What do you think the political prospects are right now for immigration reform?
I'm hopeful something is going to happen. There's a political movement, as we saw in the Senate, to work something out on a bipartisan basis. On the other hand, I also worry that because of the political realities, they won't be able to finish it. If they don't get it done by the end of the summer or the early fall, the issue will probably be dead for at least two years, because we're heading into another election cycle.
What did you think of the pope's visit to Lampedusa?
I think the Holy Father showed his concern by going there and saying clearly that this isn't right. We need to help people understand that we're not just talking about policies, but about the lives of men, women and children who are just like us. We're going to put out a statement at the bishops' conference saying that Pope Francis went [to Lampedusa] to honor the people who have died making the crossing into Europe, and the same thing happens in our country with people coming across the southern border.
I think his decision to make the trip, and then what he said, asking forgiveness for the way we neglect the people coming into our countries, shows that opening our hearts to immigrants is an essential part of the Catholic faith. Remember that Jesus himself and the Holy Family were immigrants. Care for the stranger and the immigrant is a core element of the faith, and the pope has reminded us of that in a powerful way.

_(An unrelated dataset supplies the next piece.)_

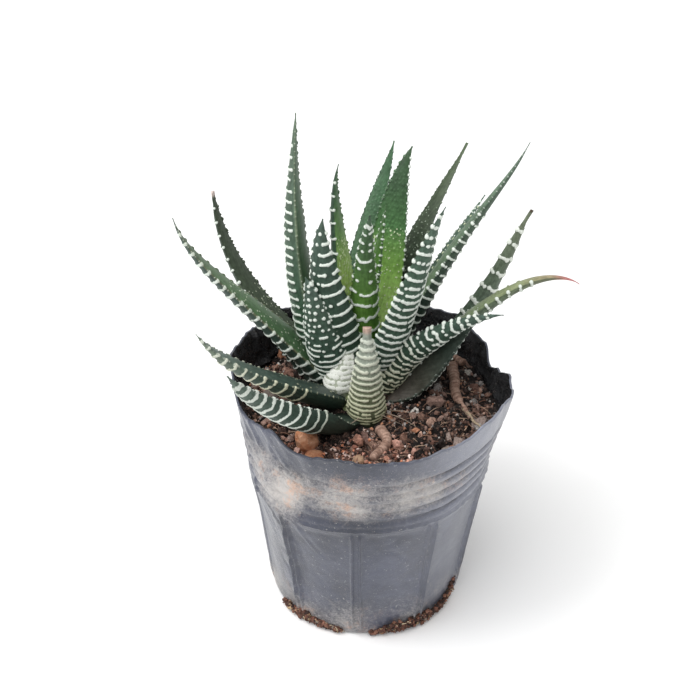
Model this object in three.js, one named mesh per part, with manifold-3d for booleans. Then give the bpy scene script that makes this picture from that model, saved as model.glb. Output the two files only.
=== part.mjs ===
// Potted haworthia: a soft nursery pot, its potting mix, a rosette of banded leaves on a short
// crown, a small offset in front of it, thick roots and pebbles on the mix, and mix stuck to the foot.
//
// Units are millimetres and +Z is up. The origin is the centre of the pot's base, on the surface that
// the pot stands on. Azimuths are degrees about +Z: 0 is +X (right), 90 is +Y (back), 270 is the front.
import * as THREE from 'three';
import Module from 'manifold-3d';

const wasm = await Module();
wasm.setup();

// ---------------------------------------------------------------- driving dimensions
const CLEARANCE = 0.3;          // gap between pieces that touch
const POT_TOP_RADIUS = 45;      // a 9 cm pot
const POT_BASE_RADIUS = 32.4;
const POT_HEIGHT = 83;
const POT_WALL = 1.2;
const FOOT_ROUNDING = 1.6;
const LEAN_FROM = 56;           // height from which the wall may lean in or out
const PRESS_DEPTH = 1.6;        // how far the soft wall is pressed in on its left
const PRESS_AT = 190;           // azimuth of the middle of that hollow
const PRESS_SPAN = 60;          // degrees that it reaches to each side
const PRESS_FULL = 44;          // height from which it has its full depth
const RIB_COUNT = 10;           // double ribs round the lower wall
const RIB_TURN = 265;           // azimuth of the rib nearest to the front
const RIB_HEIGHT = 0.6;
const RIB_TOP = 50;
const RING_LINE = 53;           // raised line over the ribs
const GROOVES = [57, 61, 65, 69];
const GROOVE_DEPTH = 0.5;
const RIM_TEARS = [[9, 0, 0.45], [17, 40, 0.35]];  // waves round the rim: count, phase and height
const SOIL_LEVEL = 72;          // at the wall; the mix is heaped a little round the plant
const SOIL_HEAP = 2;
const SOIL_LUMP = 0.9;
const SOIL_GAP = 0.45;          // between the mix and the wall, where the wall is dented
const DRAIN_HOLES = 6;
const DRAIN_RADIUS = 2;         // of a hole
const DRAIN_CIRCLE = 21;        // that the holes stand on

const CROWN = [-2, 10];         // where the rosette's axis meets the plan
const CROWN_PROFILE = [[6, 64], [6.2, 75], [4.6, 83], [2.6, 89], [1.2, 93]];
const OFFSET_CROWN = [-4, -2.5];
const OFFSET_PROFILE = [[3.6, 67], [3.8, 76], [2, 80]];

const BAND_PITCH = 8;           // a raised tubercle band and the dip beside it
const BAND_HEIGHT = 0.5;
const TOOTH_LENGTH = 0.45;      // band ends that stand out from the margins
const LEAF_ROOT = 3;            // length of the leaf base inside the crown
const LEAF_THICKNESS = 0.4;     // of its width
const BASE_FULLNESS = 0.8;      // of its width, at its base
const FULL_FROM = 0.12;         // share of its length where it has its full width
const SHOULDER = 0.9;           // how its sides run into the point
const DOME_POWER = 0.6;         // of the outer face's section
const INNER_RISE = 0.08;        // of its width, at the middle of the inner face
const RAISED_TO = 0.97;         // share of its length that the bands reach
const TIP_WIDTH = 1;
const LEAST_ROWS = 8;           // in the room that a leaf takes
const ROOM_SPARE = 0.25;        // that the room stands over the bands' clearance

const COLOURS = {
  pot: { color: 0x565b63, roughness: 0.55 },
  soil: { color: 0x3a2a20, roughness: 1 },
  leaf: { color: 0x3f6350, roughness: 0.5 },
  youngLeaf: { color: 0x6f9a3c, roughness: 0.5 },
  paleLeaf: { color: 0xb9c2b4, roughness: 0.6 },
  crown: { color: 0x9aa878, roughness: 0.7 },
  root: { color: 0x8a6448, roughness: 0.8 },
  orangeStone: { color: 0xb0623a, roughness: 0.9 },
  paleStone: { color: 0x9a8d82, roughness: 0.9 },
};

// The torn rim: azimuth, height over POT_HEIGHT and how far the wall leans out there.
const RIM = [
  [0, -1, 1.5], [12, -4, 0.5], [20, -6, 0], [27, 0, 0], [45, 2, 0], [90, 2, 0], [140, 3, 0],
  [170, 3, 0.2], [186, 0.5, -0.8], [200, -1.5, -1.1], [214, -1, -1.8], [228, 3, -2], [238, -1, -1],
  [248, -0.5, -0.3], [265, 1, 0], [290, 0, 0], [315, 1.5, 0], [335, 1.5, 0.5], [348, 0.5, 2], [360, -1, 1.5],
];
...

The next time you get an angry call or letter, will you be tempted to say, "Look at the pope"?
Absolutely! The trip was an eye-opener. He made the point that this debate isn't just about the economy, and these people aren't just another number or something to fear. These are our brothers and sisters. His first trip was to reach out to these people and ask forgiveness for not opening our hearts, our souls and our countries to them. I hope it will help Catholics appreciate that this isn't just an economic and legal issue, but a moral issue and a matter of faith. It's about the essence of Christianity.